Would you restate all the data that follows, word for word?
+++ SOURCE MATERIAL +++
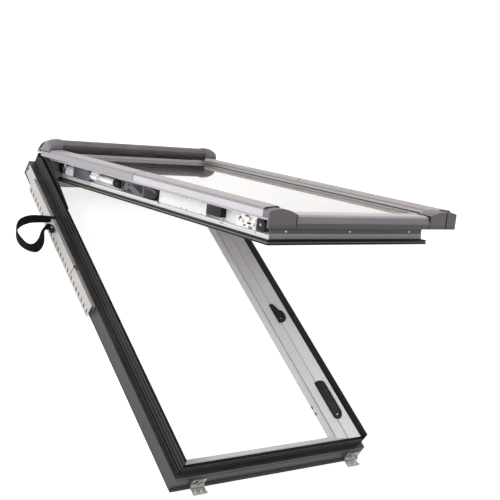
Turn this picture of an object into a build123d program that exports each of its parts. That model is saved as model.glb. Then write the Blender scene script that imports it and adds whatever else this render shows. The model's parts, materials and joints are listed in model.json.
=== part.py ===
from build123d import *
from math import cos, hypot, radians
import os

# Top-hung roof window: a fixed frame and a sash that swings up about a high pivot.
# X runs across the window, Y up the slope and Z out of the roof. The origin is the
# middle of the frame's back plane. Sash pieces are drawn closed and then swung open.

# Overall sizes and the swing
frame_width = 650.0
frame_length = 1180.0
frame_depth = 48.0
hinge_inset = 30.0
hinge_height = 52.0
opening_angle = 35.0

# Frame section: insets from the outer face, heights from the front edge
sheet = 1.5
upstand_inset = 12.0
upstand_width = 8.0
upstand_height = 48.0
sill_upstand_height = 29.0
upstand_end_height = 26.0
liner_height = 29.0
step_inset = 37.0
step_depth = 1.0
seat_inset = 56.0
seat_depth = 22.0
reveal_inset = 63.0
foot_reach = 7.0
foot_thickness = 4.0

# Sash section, closed
body_inset = 72.0
body_back = -21.0
channel_low = 2.0
channel_high = 36.0
channel_depth = 14.0
wing_low = 44.0
wing_high = 61.0
wing_crown = 66.0
low_wing_crown = 56.5
strip_step = 5.0
pane_rebate = 56.0
unit_rebate = 90.0
glass_floor = 31.0
sash_reveal = 110.0
gasket_inset = 59.0
gasket_low = -21.6
gasket_high = -9.0

# Glass unit
glass_inset = 58.0
unit_inset = 92.0
inner_pane = 4.0
spacer_height = 16.0
outer_pane = 6.0
spacer_width = 12.0
glass_gap = 0.3

# Covers of the sash
cover_inset = 13.5
cover_low = 50.0
cover_edge = 68.0
cover_bevel = 73.5
cover_ridge = 77.0
cover_ridge_inset = 54.0
cover_inner_inset = 62.0
cover_inner_low = 66.0
cover_split = 600.0
cover_joint = 0.6
cover_end_inset = 28.0
low_cover_inset = 8.0
low_cover_bottom = 27.0
low_cover_brow = 42.0
low_cover_shoulder = 56.0
low_cover_top = 59.1
low_cover_lap = 5.0
cap_width = 84.0
right_cap_extra = 14.0
cap_split = 38.0
cap_groove = 2.0
cap_depth = 46.0
cap_wall = 3.0
cap_inner_height = 62.0
bead_foot = 66.0

# Hood over the pivot: insets from the head end and heights of the points it passes
hood_front_inset = 74.0
hood_front_height = 66.3
hood_bulge_inset = 82.0
hood_bulge_height = 86.0
hood_crown_inset = 55.0
hood_crown_height = 104.5
hood_shoulder_inset = 17.0
hood_shoulder_height = 88.0
hood_rear_reach = 1.0
hood_rear_height = 59.0
hood_wall = 1.6
hood_cap_width = 44.0
hood_cap_proud = 2.5
hood_joint_inset = 27.0
hood_joint_gap = 2.0

# Hinges
plate = 3.0
plate_gap = 0.4
pin_radius = 4.0
pin_clearance = 0.06
eye_radius = 9.5
frame_plate_length = 232.0
frame_plate_shoulder = 80.0
frame_plate_neck = 60.0
frame_plate_rise = 10.0
sash_plate_length = 150.0

# Fixing strips, clips and strap on the frame
strip_reach = 12.5
strip_sheet = 1.2
strip_foot_inset = 602.0
strip_joint_inset = 454.0
strip_end_inset = 80.0
strip_lift = 2.0
slot_pitch = 21.0
slot_length = 11.0
slot_height = 12.0
slot_slant = 5.0
corner_plate_inset = 14.0
corner_notch = 6.0
clip_width = 42.0
clip_places = (-242.0, 293.0)
clip_reach = 22.0
clip_height = 30.0
clip_sheet = 2.5
clip_window = 24.0
clip_slot = 11.0
strap_width = 25.0
strap_thickness = 2.4
strap_low = 30.0
strap_inset = 254.0
clamp_inset = 284.0

# Sash hardware along the side channels, chained down from the head and up from the sill
rack_inset = 87.0
rack_length = 51.0
tooth_pitch = 12.0
tooth_height = 7.0
drive_length = 105.6
damper_length = 153.6
damper_radius = 10.5
collar_length = 27.0
collar_lap = 6.0
collar_radius = 12.0
gearbox_length = 124.0
link_length = 75.0
hardware_joint = 0.4
hardware_face = 71.0
guide_stand = 2.0
guide_gap = 6.0
end_block_start = 87.0
end_block_length = 32.6
lock_length = 80.0
lock_gap = 0.3
stop_start = 264.0
stop_length = 63.6

# Strikes on the jambs, as stretches up the slope, and the handle on the low rail
low_strike_span = (105.0, 250.0)
high_strike_span = (482.0, 562.0)
strike_thickness = 5.0
strike_foot = 5.0
strike_width = 22.0
strike_round = 9.0
strike_screw = 3.0
strike_rib = 2.0
handle_drop = 2.0
handle_length = 118.0
handle_width = 18.0
handle_thickness = 9.0
handle_stand = 10.0
rosette_thickness = 6.0
rosette_length = 70.0
rosette_width = 28.0
spindle_radius = 8.0
spindle_clearance = 0.06

half_width = frame_width / 2
half_length = frame_length / 2
hinge_y = half_length - hinge_inset
hinge_z = frame_depth + hinge_height
wing_inset = upstand_inset + upstand_width + 2 * plate + plate_gap
swing = (
    Location((0, hinge_y, hinge_z))
    * Location((0, 0, 0), (-opening_angle, 0, 0))
    * Location((0, -hinge_y, -hinge_z))
)
still = Location()
hood_front = frame_length - hood_front_inset
hood_bulge = frame_length - hood_bulge_inset
hood_crown = frame_length - hood_crown_inset
hood_shoulder = frame_length - hood_shoulder_inset
hood_rear = frame_length + hood_rear_reach
SIDES = {
    "left": ((-1, 0), (1, 0, 0), (0, -1, 0), half_length),
    "right": ((1, 0), (-1, 0, 0), (0, 1, 0), half_length),
    "sill": ((0, -1), (0, 1, 0), (1, 0, 0), half_width),
    "head": ((0, 1), (0, -1, 0), (-1, 0, 0), half_width),
}

os.makedirs("parts", exist_ok=True)


def write(builder, name, place=still):
    """Label a finished piece, set it in its place and write it."""
    builder.part.label = name
    export_step(place * builder.part, f"parts/{name}.step")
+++
[RESPONSE TO THIS EXERCISE]
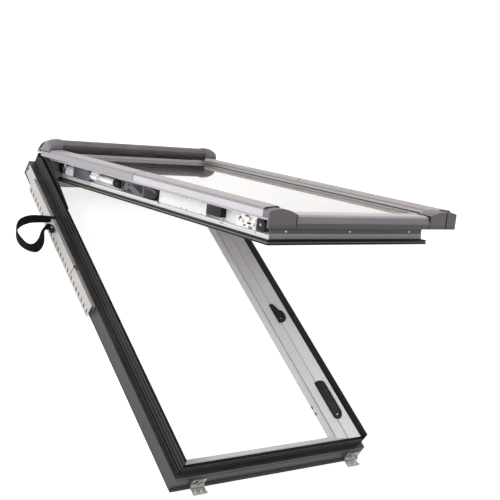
Turn this picture of an object into a build123d program that exports each of its parts. That model is saved as model.glb. Then write the Blender scene script that imports it and adds whatever else this render shows. The model's parts, materials and joints are listed in model.json.
=== part.py ===
from build123d import *
from math import cos, hypot, radians
import os

# Top-hung roof window: a fixed frame and a sash that swings up about a high pivot.
# X runs across the window, Y up the slope and Z out of the roof. The origin is the
# middle of the frame's back plane. Sash pieces are drawn closed and then swung open.

# Overall sizes and the swing
frame_width = 650.0
frame_length = 1180.0
frame_depth = 48.0
hinge_inset = 30.0
hinge_height = 52.0
opening_angle = 35.0

# Frame section: insets from the outer face, heights from the front edge
sheet = 1.5
upstand_inset = 12.0
upstand_width = 8.0
upstand_height = 48.0
sill_upstand_height = 29.0
upstand_end_height = 26.0
liner_height = 29.0
step_inset = 37.0
step_depth = 1.0
seat_inset = 56.0
seat_depth = 22.0
reveal_inset = 63.0
foot_reach = 7.0
foot_thickness = 4.0

# Sash section, closed
body_inset = 72.0
body_back = -21.0
channel_low = 2.0
channel_high = 36.0
channel_depth = 14.0
wing_low = 44.0
wing_high = 61.0
wing_crown = 66.0
low_wing_crown = 56.5
strip_step = 5.0
pane_rebate = 56.0
unit_rebate = 90.0
glass_floor = 31.0
sash_reveal = 110.0
gasket_inset = 59.0
gasket_low = -21.6
gasket_high = -9.0

# Glass unit
glass_inset = 58.0
unit_inset = 92.0
inner_pane = 4.0
spacer_height = 16.0
outer_pane = 6.0
spacer_width = 12.0
glass_gap = 0.3

# Covers of the sash
cover_inset = 13.5
cover_low = 50.0
cover_edge = 68.0
cover_bevel = 73.5
cover_ridge = 77.0
cover_ridge_inset = 54.0
cover_inner_inset = 62.0
cover_inner_low = 66.0
cover_split = 600.0
cover_joint = 0.6
cover_end_inset = 28.0
low_cover_inset = 8.0
low_cover_bottom = 27.0
low_cover_brow = 42.0
low_cover_shoulder = 56.0
low_cover_top = 59.1
low_cover_lap = 5.0
cap_width = 84.0
right_cap_extra = 14.0
cap_split = 38.0
cap_groove = 2.0
cap_depth = 46.0
cap_wall = 3.0
cap_inner_height = 62.0
bead_foot = 66.0

# Hood over the pivot: insets from the head end and heights of the points it passes
hood_front_inset = 74.0
hood_front_height = 66.3
hood_bulge_inset = 82.0
hood_bulge_height = 86.0
hood_crown_inset = 55.0
hood_crown_height = 104.5
hood_shoulder_inset = 17.0
hood_shoulder_height = 88.0
hood_rear_reach = 1.0
hood_rear_height = 59.0
hood_wall = 1.6
hood_cap_width = 44.0
hood_cap_proud = 2.5
hood_joint_inset = 27.0
hood_joint_gap = 2.0

# Hinges
plate = 3.0
plate_gap = 0.4
pin_radius = 4.0
pin_clearance = 0.06
eye_radius = 9.5
frame_plate_length = 232.0
frame_plate_shoulder = 80.0
frame_plate_neck = 60.0
frame_plate_rise = 10.0
sash_plate_length = 150.0

# Fixing strips, clips and strap on the frame
strip_reach = 12.5
strip_sheet = 1.2
strip_foot_inset = 602.0
strip_joint_inset = 454.0
strip_end_inset = 80.0
strip_lift = 2.0
slot_pitch = 21.0
slot_length = 11.0
slot_height = 12.0
slot_slant = 5.0
corner_plate_inset = 14.0
corner_notch = 6.0
clip_width = 42.0
clip_places = (-242.0, 293.0)
clip_reach = 22.0
clip_height = 30.0
clip_sheet = 2.5
clip_window = 24.0
clip_slot = 11.0
strap_width = 25.0
strap_thickness = 2.4
strap_low = 30.0
strap_inset = 254.0
clamp_inset = 284.0

# Sash hardware along the side channels, chained down from the head and up from the sill
rack_inset = 87.0
rack_length = 51.0
tooth_pitch = 12.0
tooth_height = 7.0
drive_length = 105.6
damper_length = 153.6
damper_radius = 10.5
collar_length = 27.0
collar_lap = 6.0
collar_radius = 12.0
gearbox_length = 124.0
link_length = 75.0
hardware_joint = 0.4
hardware_face = 71.0
guide_stand = 2.0
guide_gap = 6.0
end_block_start = 87.0
end_block_length = 32.6
lock_length = 80.0
lock_gap = 0.3
stop_start = 264.0
stop_length = 63.6

# Strikes on the jambs, as stretches up the slope, and the handle on the low rail
low_strike_span = (105.0, 250.0)
high_strike_span = (482.0, 562.0)
strike_thickness = 5.0
strike_foot = 5.0
strike_width = 22.0
strike_round = 9.0
strike_screw = 3.0
strike_rib = 2.0
handle_drop = 2.0
handle_length = 118.0
handle_width = 18.0
handle_thickness = 9.0
handle_stand = 10.0
rosette_thickness = 6.0
rosette_length = 70.0
rosette_width = 28.0
spindle_radius = 8.0
spindle_clearance = 0.06

half_width = frame_width / 2
half_length = frame_length / 2
hinge_y = half_length - hinge_inset
hinge_z = frame_depth + hinge_height
wing_inset = upstand_inset + upstand_width + 2 * plate + plate_gap
swing = (
    Location((0, hinge_y, hinge_z))
    * Location((0, 0, 0), (-opening_angle, 0, 0))
    * Location((0, -hinge_y, -hinge_z))
)
still = Location()
hood_front = frame_length - hood_front_inset
hood_bulge = frame_length - hood_bulge_inset
hood_crown = frame_length - hood_crown_inset
hood_shoulder = frame_length - hood_shoulder_inset
hood_rear = frame_length + hood_rear_reach
SIDES = {
    "left": ((-1, 0), (1, 0, 0), (0, -1, 0), half_length),
    "right": ((1, 0), (-1, 0, 0), (0, 1, 0), half_length),
    "sill": ((0, -1), (0, 1, 0), (1, 0, 0), half_width),
    "head": ((0, 1), (0, -1, 0), (-1, 0, 0), half_width),
}

os.makedirs("parts", exist_ok=True)


def write(builder, name, place=still):
    """Label a finished piece, set it in its place and write it."""
    builder.part.label = name
    export_step(place * builder.part, f"parts/{name}.step")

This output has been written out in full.